The report also assesses that Erdoğan is more likely to focus his efforts on remaining prime minister and that his former ally President Abdullah Gül will most likely be a candidate for the presidency for a second time in the presidential election slated for later this year.
Erdoğan may also decide to hold early elections after the March 30 polls, depending on the results.
“The result of the local elections will likely contribute to whether Erdoğan decides to hold early parliamentary elections, as he did following the military’s e-memorandum in 2007. He may well utilize this option if he calculates he can win a new mandate before his legitimacy is further eroded — and before the opposition is able to regroup,” it said.
The report also cites speculation that Meral Akşener, a lawmaker from the opposition Nationalist Movement Party (MHP), may emerge as a joint candidate of the MHP and the main opposition Republican People’s Party (CHP).
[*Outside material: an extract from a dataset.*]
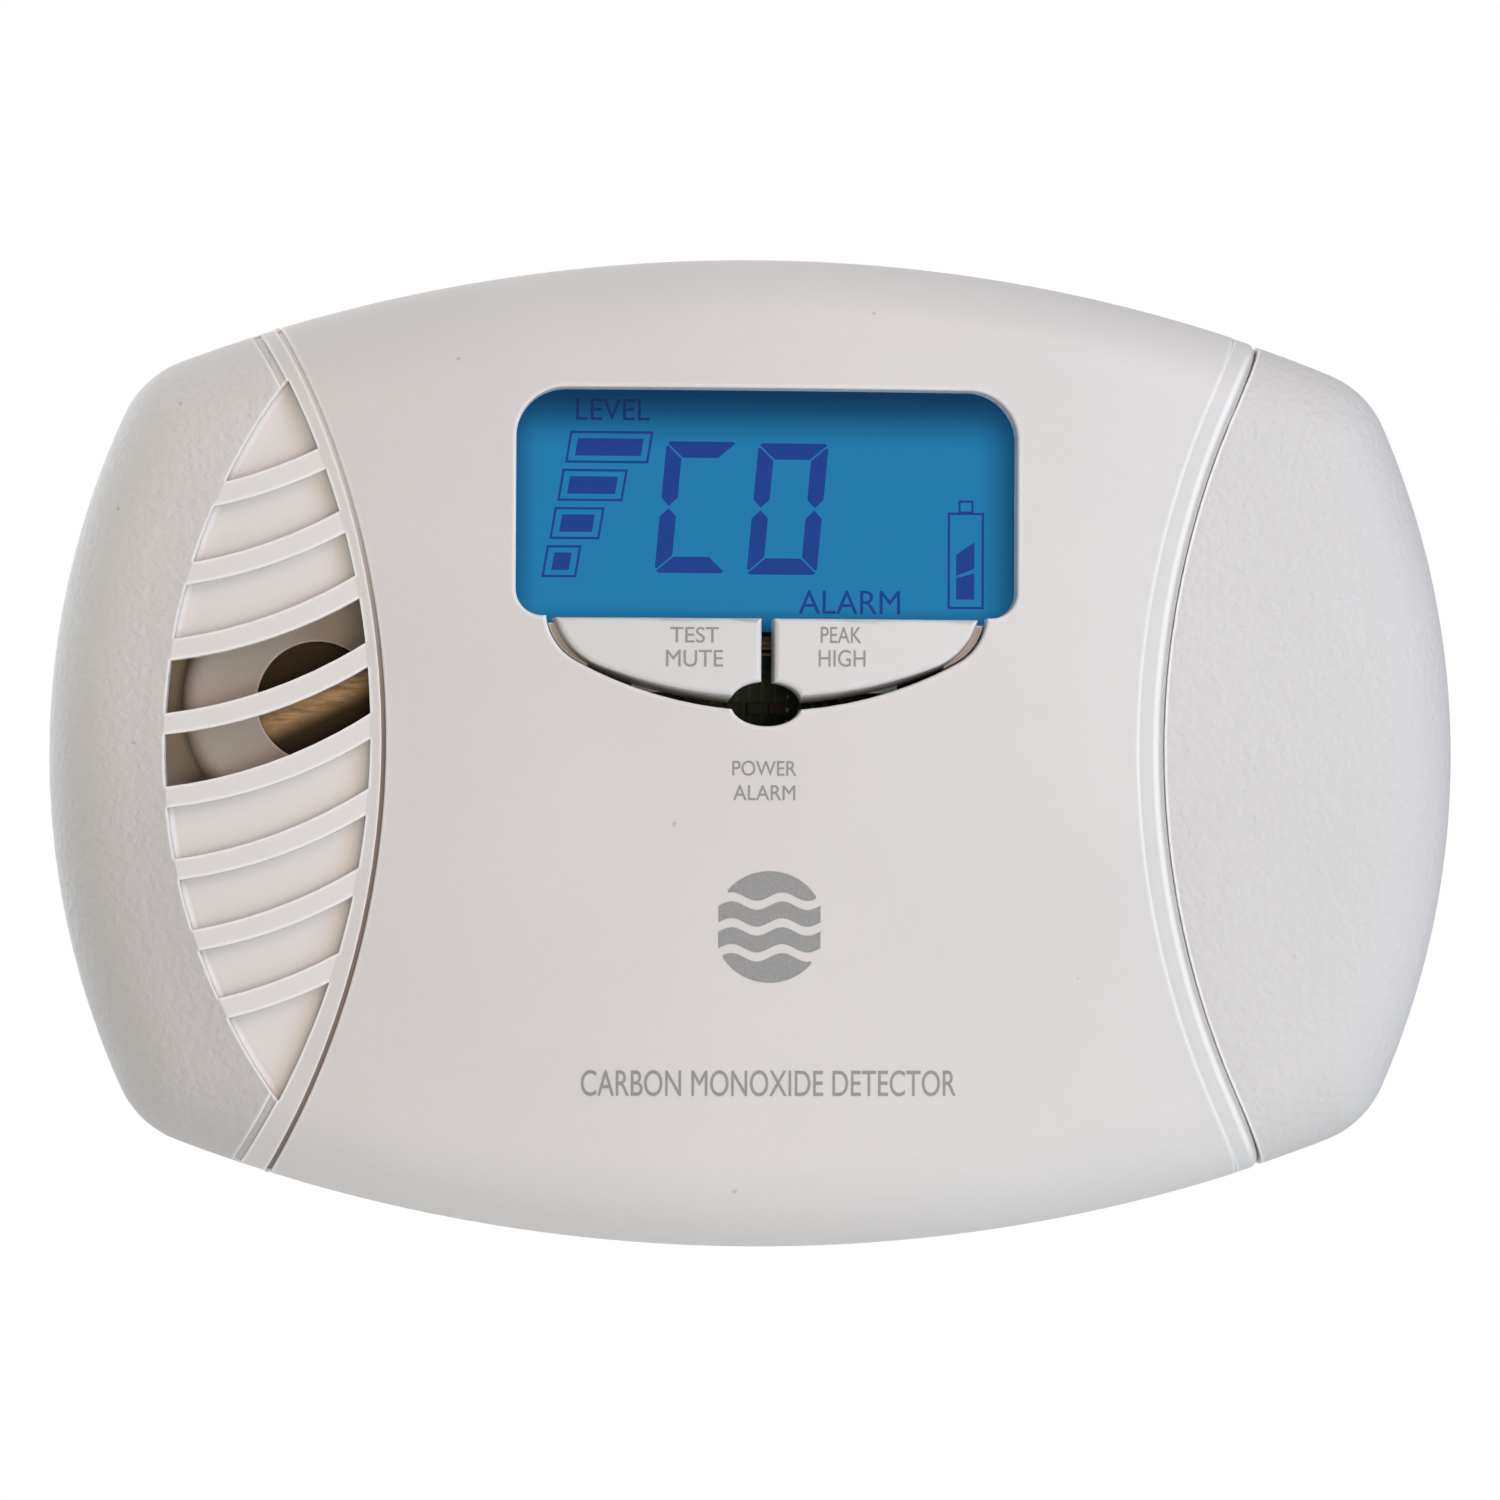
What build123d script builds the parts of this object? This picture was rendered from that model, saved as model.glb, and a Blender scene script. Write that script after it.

Former Chief of General Staff Gen. İlker Başbuğ, who was imprisoned on charges of plotting a coup and released from jail on March 7, is also mentioned as a contender, says the report.
The report also says that the overall percentage of votes for Erdoğan’s Justice and Development Party (AKP) as well as who wins in the municipalities of İstanbul and Ankara are major factors to watch in the coming elections.
“The two rough numbers worth watching are whether the AKP’s share of all votes cast falls below 40 percent and whether the main opposition CHP manages to surpass 30 percent. If that happens, the elections would constitute a major upset, showing the AKP to be weaker than expected. On the other hand, the AKP would exceed expectations if its total vote tally comes close to the 49 percent it received in the 2011 parliamentary elections,” it said.
As to the races for the municipalities of Ankara and İstanbul, the report says the CHP has a good chance of winning Ankara, while in İstanbul, the electoral math is different given that İstanbul’s current mayor, Kadir Topbaş, will be hard to unseat. “Again, losing both cities would be a major upset to the AKP,” it said.